Ballistic deployment from quasi-satellite orbits around Phobos under realistic dynamical and surface environment constraints

Landing on Phobos and bringing samples from its surface would settle the debate on the origin of the Martian moons and support future manned exploration to Mars. To fulfill these scientific objectives, JAXA is planning to send a sample return probe to Phobos by the first half of the next decade, named the Martian Moons eXploration (MMX) mission. In order to explore scientifically interesting regions of Phobos, as well as to support the sampling operations of MMX, a number of Deployable CAMera 5 payloads are proposed to be deployed from quasi-satellite orbits (QSOs) around the Martian moon. This paper explores the feasibility of ballistic deployments from QSOs under realistic dynamical environment and surface constraints in order to guarantee surface settlement within the lifespan of DCAM5. First, we analyze the dynamical environment and escape speeds from Phobos by means of the Circular Hill Problem.

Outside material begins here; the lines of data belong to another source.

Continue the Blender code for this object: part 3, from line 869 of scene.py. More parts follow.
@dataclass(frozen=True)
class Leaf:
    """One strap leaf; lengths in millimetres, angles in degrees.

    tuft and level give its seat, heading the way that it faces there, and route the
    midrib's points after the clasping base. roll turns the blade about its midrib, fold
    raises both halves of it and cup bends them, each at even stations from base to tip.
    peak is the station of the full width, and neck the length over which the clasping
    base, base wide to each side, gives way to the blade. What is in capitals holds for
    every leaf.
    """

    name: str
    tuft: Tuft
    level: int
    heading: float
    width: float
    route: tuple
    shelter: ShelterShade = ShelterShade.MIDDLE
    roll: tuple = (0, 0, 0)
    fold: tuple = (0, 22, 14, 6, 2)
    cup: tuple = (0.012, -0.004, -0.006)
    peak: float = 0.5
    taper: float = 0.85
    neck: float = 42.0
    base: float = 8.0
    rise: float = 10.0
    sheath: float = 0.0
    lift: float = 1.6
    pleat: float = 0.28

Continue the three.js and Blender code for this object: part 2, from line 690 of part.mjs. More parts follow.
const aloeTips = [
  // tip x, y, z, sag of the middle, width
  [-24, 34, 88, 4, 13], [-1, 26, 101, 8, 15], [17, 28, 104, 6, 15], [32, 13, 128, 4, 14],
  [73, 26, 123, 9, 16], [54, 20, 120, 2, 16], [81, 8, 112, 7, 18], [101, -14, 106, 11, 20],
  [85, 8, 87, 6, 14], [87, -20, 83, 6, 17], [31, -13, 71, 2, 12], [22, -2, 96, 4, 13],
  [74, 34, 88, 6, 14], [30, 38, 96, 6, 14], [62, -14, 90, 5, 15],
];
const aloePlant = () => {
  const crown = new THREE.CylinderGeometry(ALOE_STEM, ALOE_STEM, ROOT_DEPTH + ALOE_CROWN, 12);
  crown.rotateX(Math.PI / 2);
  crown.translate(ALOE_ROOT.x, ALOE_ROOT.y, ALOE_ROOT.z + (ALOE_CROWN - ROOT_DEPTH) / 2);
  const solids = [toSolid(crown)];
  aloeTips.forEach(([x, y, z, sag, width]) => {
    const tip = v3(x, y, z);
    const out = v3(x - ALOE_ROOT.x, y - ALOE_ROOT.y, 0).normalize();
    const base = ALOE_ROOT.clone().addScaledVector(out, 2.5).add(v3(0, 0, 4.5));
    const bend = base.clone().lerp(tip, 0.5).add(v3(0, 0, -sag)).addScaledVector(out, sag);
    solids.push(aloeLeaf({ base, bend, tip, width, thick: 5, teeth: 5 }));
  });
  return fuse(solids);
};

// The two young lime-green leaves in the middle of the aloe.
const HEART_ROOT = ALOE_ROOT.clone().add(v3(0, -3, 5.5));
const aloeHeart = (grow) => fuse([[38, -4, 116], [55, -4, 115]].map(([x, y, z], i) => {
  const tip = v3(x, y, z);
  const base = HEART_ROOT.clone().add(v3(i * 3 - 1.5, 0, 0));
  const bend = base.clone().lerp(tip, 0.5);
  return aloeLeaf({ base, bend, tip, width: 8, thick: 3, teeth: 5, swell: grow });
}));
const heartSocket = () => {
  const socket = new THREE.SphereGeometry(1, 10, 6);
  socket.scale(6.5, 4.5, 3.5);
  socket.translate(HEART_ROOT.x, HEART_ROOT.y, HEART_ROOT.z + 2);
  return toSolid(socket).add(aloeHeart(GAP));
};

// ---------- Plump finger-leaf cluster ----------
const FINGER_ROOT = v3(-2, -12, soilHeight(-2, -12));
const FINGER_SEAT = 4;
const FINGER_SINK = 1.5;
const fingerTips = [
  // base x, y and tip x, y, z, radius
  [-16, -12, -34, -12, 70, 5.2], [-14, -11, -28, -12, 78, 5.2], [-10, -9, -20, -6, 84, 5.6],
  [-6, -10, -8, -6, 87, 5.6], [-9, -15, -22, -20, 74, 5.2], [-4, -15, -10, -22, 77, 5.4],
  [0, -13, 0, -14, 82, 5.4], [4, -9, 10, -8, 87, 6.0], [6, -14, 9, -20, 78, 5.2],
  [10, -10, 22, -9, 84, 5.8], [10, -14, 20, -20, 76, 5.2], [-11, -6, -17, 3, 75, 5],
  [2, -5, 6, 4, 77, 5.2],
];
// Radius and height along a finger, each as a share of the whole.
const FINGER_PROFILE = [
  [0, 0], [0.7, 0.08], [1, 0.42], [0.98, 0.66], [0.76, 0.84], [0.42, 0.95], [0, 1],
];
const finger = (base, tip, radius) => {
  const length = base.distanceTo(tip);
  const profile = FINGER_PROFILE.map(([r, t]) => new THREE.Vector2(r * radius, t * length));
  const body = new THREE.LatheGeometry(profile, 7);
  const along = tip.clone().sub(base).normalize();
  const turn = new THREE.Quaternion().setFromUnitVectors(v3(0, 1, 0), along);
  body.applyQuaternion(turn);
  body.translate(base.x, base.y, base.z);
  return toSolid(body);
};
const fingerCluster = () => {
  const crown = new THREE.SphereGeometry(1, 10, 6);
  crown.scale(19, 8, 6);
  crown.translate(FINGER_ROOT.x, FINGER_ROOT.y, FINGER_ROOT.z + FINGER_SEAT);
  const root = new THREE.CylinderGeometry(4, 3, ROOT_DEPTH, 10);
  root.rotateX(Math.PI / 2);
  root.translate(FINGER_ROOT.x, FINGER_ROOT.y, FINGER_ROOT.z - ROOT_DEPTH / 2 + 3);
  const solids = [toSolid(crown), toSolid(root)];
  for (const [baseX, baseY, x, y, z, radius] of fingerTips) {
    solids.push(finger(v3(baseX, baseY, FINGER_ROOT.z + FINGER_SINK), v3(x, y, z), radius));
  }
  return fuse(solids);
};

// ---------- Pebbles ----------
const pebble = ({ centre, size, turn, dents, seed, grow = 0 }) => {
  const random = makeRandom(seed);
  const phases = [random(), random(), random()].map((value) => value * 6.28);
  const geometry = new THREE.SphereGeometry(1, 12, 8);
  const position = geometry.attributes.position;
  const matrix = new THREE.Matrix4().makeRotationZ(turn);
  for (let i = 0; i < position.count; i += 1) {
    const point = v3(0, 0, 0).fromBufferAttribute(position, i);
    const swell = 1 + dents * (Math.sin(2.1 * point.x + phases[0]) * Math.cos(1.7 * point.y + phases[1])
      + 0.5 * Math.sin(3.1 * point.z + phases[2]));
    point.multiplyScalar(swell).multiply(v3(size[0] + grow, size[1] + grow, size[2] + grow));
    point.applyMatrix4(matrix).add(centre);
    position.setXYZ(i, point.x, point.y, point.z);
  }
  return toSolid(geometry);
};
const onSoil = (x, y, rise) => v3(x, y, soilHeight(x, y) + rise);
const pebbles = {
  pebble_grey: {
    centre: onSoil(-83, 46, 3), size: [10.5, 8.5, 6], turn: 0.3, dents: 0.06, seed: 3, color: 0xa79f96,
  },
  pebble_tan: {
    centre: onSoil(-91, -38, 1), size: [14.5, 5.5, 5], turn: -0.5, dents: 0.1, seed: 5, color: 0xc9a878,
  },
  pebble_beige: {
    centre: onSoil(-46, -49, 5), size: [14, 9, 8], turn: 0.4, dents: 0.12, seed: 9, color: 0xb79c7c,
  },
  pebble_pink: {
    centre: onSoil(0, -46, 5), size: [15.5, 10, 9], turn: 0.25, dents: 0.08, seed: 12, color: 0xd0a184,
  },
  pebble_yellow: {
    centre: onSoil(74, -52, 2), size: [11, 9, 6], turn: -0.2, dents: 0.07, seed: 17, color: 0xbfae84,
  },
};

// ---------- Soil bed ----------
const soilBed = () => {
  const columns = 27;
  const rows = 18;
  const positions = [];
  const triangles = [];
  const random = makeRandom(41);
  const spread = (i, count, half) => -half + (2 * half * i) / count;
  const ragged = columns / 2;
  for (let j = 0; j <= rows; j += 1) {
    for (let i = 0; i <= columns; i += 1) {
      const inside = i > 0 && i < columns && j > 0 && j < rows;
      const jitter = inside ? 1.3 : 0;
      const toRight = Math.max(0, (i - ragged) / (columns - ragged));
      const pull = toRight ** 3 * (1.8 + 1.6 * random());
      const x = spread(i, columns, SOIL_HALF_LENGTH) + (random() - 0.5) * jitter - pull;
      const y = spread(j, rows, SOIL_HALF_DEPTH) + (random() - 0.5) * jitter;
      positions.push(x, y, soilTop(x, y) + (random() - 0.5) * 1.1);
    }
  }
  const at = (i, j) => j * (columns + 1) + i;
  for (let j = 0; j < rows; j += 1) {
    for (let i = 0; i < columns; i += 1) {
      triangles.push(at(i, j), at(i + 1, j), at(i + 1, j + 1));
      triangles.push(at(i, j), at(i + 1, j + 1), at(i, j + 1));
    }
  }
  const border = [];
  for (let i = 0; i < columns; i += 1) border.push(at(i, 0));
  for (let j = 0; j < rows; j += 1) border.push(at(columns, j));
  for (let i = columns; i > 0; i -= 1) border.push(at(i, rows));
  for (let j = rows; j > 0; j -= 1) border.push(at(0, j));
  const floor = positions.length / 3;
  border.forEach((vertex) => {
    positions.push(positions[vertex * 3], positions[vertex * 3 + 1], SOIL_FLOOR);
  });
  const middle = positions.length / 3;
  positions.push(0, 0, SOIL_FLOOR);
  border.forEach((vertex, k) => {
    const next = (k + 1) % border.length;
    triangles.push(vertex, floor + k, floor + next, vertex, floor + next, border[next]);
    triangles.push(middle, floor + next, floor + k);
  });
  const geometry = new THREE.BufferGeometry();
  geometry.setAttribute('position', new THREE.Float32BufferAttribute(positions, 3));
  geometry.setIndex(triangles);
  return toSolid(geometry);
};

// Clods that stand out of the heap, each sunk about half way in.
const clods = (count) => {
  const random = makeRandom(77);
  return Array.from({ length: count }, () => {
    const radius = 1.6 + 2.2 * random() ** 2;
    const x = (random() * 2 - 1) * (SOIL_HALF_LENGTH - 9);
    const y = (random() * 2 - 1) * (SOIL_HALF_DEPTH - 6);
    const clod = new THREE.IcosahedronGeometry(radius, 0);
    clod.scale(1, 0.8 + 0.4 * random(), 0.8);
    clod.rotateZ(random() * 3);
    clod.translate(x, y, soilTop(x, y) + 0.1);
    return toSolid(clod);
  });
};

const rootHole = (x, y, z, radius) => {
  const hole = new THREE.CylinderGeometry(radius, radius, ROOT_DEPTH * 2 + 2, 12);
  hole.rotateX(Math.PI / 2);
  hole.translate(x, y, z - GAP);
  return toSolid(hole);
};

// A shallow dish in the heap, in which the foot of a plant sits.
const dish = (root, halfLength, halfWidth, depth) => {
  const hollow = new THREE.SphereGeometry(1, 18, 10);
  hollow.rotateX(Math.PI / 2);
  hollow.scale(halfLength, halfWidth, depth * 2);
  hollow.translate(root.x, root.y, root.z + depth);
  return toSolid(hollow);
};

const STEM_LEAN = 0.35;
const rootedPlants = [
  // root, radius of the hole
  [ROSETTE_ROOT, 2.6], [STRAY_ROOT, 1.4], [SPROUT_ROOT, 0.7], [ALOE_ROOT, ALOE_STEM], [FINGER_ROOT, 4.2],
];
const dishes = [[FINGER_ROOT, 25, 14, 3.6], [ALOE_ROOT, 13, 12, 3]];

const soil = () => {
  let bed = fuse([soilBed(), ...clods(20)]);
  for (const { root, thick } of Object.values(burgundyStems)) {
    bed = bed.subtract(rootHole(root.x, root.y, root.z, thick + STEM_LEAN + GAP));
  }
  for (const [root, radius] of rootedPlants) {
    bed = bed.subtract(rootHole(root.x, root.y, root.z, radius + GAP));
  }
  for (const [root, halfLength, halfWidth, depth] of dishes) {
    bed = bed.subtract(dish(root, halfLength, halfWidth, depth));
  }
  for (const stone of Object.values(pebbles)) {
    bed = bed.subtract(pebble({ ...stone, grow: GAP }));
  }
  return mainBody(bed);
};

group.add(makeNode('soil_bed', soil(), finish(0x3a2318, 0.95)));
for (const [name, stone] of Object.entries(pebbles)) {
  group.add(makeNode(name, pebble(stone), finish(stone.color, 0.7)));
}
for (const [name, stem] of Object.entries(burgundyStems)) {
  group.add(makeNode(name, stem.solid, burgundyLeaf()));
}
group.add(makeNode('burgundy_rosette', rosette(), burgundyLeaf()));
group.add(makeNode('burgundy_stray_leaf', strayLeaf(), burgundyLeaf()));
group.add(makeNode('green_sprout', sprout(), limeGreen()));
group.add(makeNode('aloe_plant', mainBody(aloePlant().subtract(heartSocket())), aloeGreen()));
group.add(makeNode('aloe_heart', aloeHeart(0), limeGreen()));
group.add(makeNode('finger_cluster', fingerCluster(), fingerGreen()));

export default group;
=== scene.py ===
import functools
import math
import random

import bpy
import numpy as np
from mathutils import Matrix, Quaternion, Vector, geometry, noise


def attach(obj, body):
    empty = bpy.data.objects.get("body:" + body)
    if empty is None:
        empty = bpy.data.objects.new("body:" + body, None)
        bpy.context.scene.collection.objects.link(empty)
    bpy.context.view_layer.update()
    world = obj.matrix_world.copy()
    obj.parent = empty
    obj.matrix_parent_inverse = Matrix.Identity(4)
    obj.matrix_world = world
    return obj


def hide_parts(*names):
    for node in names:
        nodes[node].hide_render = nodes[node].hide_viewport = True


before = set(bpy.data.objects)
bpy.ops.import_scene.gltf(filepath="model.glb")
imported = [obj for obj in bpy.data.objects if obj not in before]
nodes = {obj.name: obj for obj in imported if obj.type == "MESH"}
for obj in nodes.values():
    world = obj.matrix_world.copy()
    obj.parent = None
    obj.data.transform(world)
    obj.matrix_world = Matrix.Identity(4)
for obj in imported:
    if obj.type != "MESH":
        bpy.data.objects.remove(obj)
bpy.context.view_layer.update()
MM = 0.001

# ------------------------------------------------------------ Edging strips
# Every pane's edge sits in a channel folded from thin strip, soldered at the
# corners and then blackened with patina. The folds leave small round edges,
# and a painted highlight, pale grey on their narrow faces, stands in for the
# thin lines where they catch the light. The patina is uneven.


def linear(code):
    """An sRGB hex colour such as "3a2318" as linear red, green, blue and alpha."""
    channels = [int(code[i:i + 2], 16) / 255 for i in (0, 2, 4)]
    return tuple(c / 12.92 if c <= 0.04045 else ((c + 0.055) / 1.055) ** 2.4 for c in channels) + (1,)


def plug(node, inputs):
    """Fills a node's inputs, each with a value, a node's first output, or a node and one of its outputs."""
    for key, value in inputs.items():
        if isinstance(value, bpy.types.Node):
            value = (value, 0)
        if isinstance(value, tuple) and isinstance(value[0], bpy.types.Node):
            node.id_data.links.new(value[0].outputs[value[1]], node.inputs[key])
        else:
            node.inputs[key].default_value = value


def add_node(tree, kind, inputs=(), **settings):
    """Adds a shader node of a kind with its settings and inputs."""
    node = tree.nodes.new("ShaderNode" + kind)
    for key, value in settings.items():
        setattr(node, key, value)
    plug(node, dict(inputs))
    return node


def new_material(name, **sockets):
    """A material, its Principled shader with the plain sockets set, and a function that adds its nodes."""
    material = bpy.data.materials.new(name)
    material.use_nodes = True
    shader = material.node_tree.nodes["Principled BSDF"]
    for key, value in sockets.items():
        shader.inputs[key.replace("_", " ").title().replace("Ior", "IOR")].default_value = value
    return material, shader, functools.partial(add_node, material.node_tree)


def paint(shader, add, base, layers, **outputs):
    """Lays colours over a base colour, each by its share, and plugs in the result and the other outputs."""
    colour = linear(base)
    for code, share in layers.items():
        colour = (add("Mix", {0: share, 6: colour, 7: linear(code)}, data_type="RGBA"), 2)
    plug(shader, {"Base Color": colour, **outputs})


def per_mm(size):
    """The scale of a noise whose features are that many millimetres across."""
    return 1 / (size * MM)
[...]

Then, the surface coefficient of restitution is estimated by generic impacts onto Phobos regolith via discrete element method simulations. By combining these two analyses, maximum allowable impact velocities for surface settling are calculated and applied to downselect the number of feasible ballistic landings from QSOs. It is found that access to Phobos surface is possible especially along the leading and trailing sides of the Martian moon and in agreement with the engineering requirements of DCAM5.